**Short problem**
Print the lines of the data, starting with the first, up to and including the line where "return share * share * (3 - 2 * share)" appears.

**********

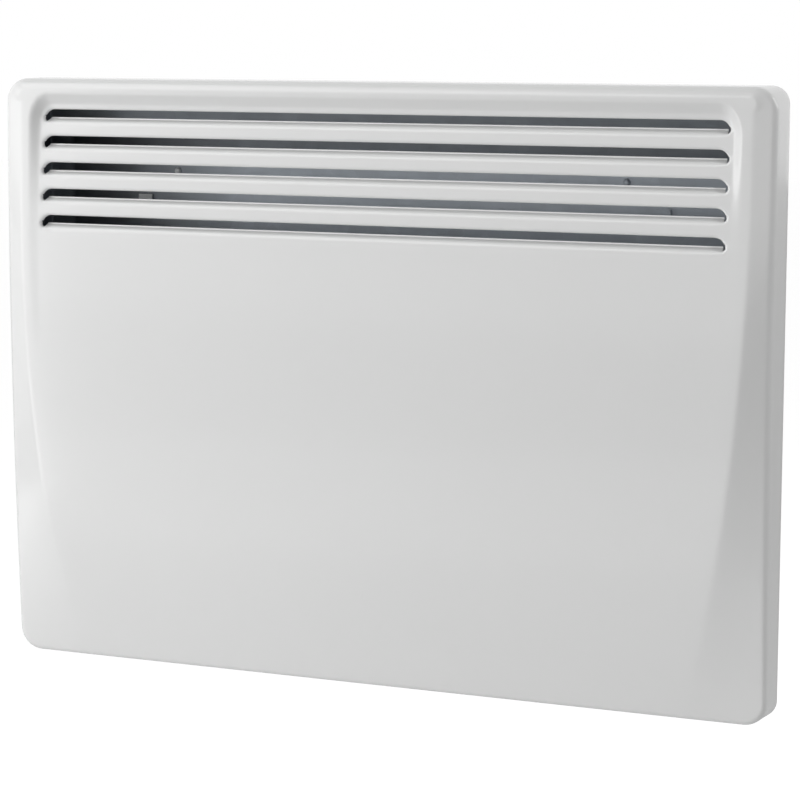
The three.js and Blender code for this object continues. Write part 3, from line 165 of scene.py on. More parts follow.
def smooth_step(low, high, value):
    share = np.clip((value - low) / (high - low), 0, 1)
    return share * share * (3 - 2 * share)


def rounded_ramp(value, rounding):
    """A straight climb from 0 to 1 with a parabola at each end."""
    share = np.clip(value, 0, 1)
    near = np.minimum(share, 1 - share)
    rise = np.where(near < rounding, near**2 / (2 * rounding), near - rounding / 2)
    rise = rise / (1 - rounding)
    return np.where(share < 0.5, rise, 1 - rise)


def arc_depth(peak, peak_height, radius, height):
    return peak - (height - peak_height) ** 2 / (2 * radius)


def rim_depth(height):
    return arc_depth(RIM_DEPTH, RIM_PEAK_HEIGHT, RIM_BOW_RADIUS, height)


def panel_depth(height):
    return arc_depth(PANEL_DEPTH, PANEL_PEAK_HEIGHT, PANEL_BOW_RADIUS, height)


def ridge_depth(height):
    """The louvred field's crest at the top, and the panel's own edge lower down."""
    fade = smooth_step(CREST_FADE_LOW, CREST_FADE_HIGH, height)
    panel = panel_depth(height)
    crest = rim_depth(height) + CREST_RISE
    high = (panel + crest + np.sqrt((panel - crest) ** 2 + CREST_BLEND**2)) / 2
    return panel + (high - panel) * fade


def ridge_inset(height):
    below = np.maximum(0, RIDGE_START_HEIGHT - height)
    return SIDE_FACET_WIDTH + below**2 / (2 * RIDGE_SWEEP_RADIUS)


MOST_SHARE = 40  # caps the share far inside the face, where only its being over 1 counts


def facet_share(x, height):
    """How far a point lies across the facet: 0 at the rim, 1 on the ridge, more inside."""
    from_side = HALF_WIDTH - np.abs(x)
    from_top = HEIGHT - height
    across_x = CORNER_RADIUS - from_side
    across_z = CORNER_RADIUS - from_top
    radial = np.hypot(across_x, across_z)
    sideways = (across_x / np.maximum(radial, 1e-6)) ** 2
    width = TOP_FACET_WIDTH + (SIDE_FACET_WIDTH - TOP_FACET_WIDTH) * sideways
    in_corner = (from_side < CORNER_RADIUS) & (from_top < CORNER_RADIUS)
    beside = from_side / ridge_inset(height)
    above = np.where(from_side >= CORNER_RADIUS, from_top / TOP_FACET_WIDTH, np.inf)
    above = np.where(from_top < CORNER_RADIUS, above, np.inf)
    beside = np.where(from_top < CORNER_RADIUS, np.inf, beside)
    return np.where(in_corner, (CORNER_RADIUS - radial) / width, np.minimum(above, beside))


def step_share(x, height):
    """How far down the step a point lies: 0 on the crest, 1 on the field inside it."""
    middle = ridge_inset(height) + CREST_WIDTH + STEP_WIDTH / 2
    top_middle = TOP_FACET_WIDTH + TOP_CREST_WIDTH + TOP_STEP_WIDTH / 2
    from_side = (HALF_WIDTH - middle - np.abs(x)) / STEP_WIDTH
    from_top = (HEIGHT - top_middle - height) / TOP_STEP_WIDTH
    radius = STEP_CORNER_RADIUS / STEP_WIDTH
    rounded = radius - np.hypot(radius - from_side, radius - from_top)
    in_corner = (from_side < radius) & (from_top < radius)
    inside = np.where(in_corner, rounded, np.minimum(from_side, from_top))
    return rounded_ramp(inside + 0.5, STEP_ROUNDING)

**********

**Completed task**
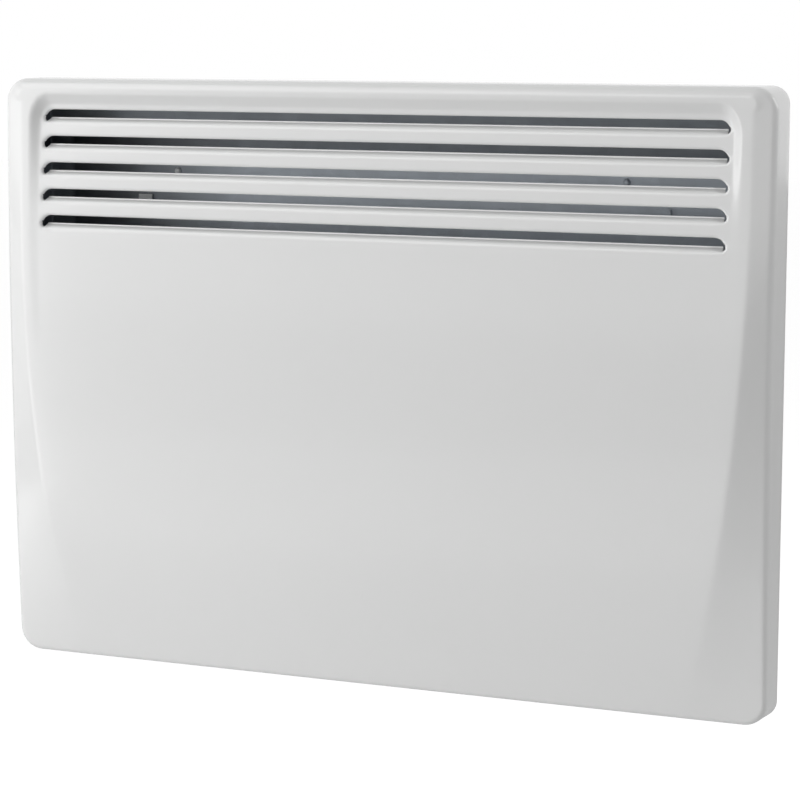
The three.js and Blender code for this object continues. Write part 3, from line 165 of scene.py on. More parts follow.
def smooth_step(low, high, value):
    share = np.clip((value - low) / (high - low), 0, 1)
    return share * share * (3 - 2 * share)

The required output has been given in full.